**Task to complete**
Pick every line from the data that holds the word "this".

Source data
============================================================
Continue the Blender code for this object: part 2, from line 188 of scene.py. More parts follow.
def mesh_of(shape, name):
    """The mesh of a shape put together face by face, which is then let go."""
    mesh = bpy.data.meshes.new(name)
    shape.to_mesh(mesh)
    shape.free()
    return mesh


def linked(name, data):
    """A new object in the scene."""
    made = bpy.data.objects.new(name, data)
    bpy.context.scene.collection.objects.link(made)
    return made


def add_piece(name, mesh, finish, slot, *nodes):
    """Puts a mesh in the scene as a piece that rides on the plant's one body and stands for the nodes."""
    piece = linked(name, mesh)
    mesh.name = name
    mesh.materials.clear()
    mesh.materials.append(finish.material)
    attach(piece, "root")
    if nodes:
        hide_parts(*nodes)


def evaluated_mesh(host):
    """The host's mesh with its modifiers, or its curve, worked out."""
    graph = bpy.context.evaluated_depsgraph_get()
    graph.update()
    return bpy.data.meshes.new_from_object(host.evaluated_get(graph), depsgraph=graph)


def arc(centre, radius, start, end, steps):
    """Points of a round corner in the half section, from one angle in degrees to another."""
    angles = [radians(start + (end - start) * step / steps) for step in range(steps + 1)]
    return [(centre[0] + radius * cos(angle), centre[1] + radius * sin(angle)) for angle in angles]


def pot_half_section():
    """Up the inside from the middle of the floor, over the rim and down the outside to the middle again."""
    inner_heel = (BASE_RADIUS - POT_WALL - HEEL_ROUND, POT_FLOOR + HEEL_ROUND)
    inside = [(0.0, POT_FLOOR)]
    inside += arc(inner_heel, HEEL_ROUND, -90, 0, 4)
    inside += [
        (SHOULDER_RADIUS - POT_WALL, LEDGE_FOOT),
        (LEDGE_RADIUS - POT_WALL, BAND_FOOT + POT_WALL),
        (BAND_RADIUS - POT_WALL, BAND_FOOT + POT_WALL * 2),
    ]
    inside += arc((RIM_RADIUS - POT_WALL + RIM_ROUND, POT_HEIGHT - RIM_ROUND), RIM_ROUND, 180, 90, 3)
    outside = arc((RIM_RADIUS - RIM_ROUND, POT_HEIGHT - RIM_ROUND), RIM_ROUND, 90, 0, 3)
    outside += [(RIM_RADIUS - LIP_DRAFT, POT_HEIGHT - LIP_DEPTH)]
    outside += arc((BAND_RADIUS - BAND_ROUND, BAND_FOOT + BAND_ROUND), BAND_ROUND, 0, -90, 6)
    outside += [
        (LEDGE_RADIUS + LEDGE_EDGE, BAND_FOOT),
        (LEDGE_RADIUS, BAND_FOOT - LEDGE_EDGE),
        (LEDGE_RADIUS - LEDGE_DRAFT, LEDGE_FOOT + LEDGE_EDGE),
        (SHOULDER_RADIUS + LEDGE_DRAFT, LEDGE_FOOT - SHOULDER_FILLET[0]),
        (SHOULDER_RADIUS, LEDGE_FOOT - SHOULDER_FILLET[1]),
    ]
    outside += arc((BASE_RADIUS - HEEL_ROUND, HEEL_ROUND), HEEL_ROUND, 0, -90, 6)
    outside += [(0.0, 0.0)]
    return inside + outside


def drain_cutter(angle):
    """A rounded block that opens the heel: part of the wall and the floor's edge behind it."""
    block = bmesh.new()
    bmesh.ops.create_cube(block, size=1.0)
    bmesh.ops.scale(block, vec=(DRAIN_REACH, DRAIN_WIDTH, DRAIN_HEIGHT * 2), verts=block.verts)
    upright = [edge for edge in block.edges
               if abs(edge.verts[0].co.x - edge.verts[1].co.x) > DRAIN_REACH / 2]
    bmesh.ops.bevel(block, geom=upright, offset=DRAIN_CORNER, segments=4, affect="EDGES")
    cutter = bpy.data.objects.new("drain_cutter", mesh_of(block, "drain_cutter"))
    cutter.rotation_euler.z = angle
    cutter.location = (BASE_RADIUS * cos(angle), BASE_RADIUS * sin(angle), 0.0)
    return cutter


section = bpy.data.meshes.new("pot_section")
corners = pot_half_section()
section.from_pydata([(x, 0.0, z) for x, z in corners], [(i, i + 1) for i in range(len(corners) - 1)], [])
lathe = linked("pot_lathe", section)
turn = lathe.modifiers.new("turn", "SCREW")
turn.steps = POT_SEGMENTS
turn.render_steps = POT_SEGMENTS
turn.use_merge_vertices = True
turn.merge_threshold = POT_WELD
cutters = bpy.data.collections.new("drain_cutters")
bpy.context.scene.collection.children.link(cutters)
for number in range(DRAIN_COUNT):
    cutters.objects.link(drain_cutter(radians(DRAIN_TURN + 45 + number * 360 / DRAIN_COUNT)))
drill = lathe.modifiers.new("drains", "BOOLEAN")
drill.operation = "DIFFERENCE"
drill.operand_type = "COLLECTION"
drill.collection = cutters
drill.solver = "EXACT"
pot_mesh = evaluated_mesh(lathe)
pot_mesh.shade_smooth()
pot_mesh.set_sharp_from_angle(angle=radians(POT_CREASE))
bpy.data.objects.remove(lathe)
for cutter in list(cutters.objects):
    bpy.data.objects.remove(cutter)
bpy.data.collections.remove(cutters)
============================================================
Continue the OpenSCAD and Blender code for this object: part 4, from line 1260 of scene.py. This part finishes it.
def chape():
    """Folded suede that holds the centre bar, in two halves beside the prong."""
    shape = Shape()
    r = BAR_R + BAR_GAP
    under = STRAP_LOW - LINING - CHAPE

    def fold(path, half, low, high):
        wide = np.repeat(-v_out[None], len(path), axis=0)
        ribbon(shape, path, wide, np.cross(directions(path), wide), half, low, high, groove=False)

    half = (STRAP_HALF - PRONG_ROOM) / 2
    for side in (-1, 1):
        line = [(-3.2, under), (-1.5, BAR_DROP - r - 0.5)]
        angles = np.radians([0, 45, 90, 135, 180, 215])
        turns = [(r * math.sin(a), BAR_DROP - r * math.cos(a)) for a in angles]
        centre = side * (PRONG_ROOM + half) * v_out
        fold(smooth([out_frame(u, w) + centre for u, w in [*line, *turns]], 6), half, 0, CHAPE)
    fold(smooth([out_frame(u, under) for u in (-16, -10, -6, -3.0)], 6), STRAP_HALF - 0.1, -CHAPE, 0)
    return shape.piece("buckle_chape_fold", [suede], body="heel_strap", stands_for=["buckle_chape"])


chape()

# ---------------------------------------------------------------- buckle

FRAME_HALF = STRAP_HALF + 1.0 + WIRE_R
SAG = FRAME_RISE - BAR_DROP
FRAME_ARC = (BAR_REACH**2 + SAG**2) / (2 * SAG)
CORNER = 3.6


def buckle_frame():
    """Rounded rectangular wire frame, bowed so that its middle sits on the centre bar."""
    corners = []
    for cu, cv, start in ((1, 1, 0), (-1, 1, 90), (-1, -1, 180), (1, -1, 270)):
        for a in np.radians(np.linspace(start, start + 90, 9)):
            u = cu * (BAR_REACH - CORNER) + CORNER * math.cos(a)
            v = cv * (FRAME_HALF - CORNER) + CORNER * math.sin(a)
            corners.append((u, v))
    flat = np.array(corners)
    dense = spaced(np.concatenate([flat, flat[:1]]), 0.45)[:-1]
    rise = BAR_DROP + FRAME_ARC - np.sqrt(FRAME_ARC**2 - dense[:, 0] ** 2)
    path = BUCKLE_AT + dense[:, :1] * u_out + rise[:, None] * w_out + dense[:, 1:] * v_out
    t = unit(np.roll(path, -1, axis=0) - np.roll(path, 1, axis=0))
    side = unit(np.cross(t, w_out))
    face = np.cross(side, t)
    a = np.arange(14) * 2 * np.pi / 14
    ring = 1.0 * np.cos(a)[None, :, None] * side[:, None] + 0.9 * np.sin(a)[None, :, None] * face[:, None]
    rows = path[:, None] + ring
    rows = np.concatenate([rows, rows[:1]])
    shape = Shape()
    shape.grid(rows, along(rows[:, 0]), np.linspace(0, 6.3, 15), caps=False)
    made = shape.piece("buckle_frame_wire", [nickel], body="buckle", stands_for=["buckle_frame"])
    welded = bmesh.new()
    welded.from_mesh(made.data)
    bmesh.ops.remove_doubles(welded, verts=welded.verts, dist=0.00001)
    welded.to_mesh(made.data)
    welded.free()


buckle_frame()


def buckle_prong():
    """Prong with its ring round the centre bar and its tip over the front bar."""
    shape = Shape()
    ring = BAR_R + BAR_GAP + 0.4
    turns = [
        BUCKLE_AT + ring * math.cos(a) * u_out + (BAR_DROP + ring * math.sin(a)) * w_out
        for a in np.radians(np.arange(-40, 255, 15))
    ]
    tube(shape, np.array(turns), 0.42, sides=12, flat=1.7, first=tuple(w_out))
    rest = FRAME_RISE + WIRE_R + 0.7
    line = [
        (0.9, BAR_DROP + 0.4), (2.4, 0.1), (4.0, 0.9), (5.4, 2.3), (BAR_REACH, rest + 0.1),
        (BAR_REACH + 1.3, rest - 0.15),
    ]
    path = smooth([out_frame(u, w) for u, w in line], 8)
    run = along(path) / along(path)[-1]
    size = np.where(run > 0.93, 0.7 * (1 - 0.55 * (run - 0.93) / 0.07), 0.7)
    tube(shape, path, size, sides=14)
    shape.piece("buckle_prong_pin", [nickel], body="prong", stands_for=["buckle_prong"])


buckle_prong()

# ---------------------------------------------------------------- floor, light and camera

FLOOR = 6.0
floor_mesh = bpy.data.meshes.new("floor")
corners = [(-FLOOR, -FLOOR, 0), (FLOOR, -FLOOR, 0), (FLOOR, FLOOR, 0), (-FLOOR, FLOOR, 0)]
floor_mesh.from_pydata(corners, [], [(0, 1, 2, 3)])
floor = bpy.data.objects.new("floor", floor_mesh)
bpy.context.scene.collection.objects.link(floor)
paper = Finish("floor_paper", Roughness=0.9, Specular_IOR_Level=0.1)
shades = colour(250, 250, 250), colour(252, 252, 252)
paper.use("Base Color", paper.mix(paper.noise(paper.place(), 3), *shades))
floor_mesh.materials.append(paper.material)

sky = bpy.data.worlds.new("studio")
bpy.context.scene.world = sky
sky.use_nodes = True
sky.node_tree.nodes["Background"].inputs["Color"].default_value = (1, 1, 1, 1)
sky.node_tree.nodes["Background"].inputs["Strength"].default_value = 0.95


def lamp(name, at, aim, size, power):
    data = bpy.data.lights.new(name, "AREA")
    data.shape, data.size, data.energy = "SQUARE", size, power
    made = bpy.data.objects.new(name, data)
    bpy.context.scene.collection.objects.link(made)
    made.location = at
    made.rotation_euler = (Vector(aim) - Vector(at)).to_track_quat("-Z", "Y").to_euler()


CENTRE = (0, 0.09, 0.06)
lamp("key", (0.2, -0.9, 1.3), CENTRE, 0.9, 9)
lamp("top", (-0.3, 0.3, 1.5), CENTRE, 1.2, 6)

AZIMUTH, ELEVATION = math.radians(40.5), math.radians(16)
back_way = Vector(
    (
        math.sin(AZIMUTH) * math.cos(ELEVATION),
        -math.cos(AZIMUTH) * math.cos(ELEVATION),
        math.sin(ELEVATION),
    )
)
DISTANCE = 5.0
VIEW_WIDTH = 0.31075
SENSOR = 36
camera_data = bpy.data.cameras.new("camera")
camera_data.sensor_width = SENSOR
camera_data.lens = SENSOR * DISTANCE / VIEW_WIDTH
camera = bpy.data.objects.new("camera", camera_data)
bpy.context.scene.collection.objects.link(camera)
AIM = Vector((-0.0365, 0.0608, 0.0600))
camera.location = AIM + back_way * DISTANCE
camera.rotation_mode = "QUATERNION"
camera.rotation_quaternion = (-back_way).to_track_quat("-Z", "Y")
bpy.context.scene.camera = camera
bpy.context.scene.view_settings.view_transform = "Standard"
============================================================
**Task answer**
Continue the Blender code for this object: part 2, from line 188 of scene.py. More parts follow.
Continue the OpenSCAD and Blender code for this object: part 4, from line 1260 of scene.py. This part finishes it.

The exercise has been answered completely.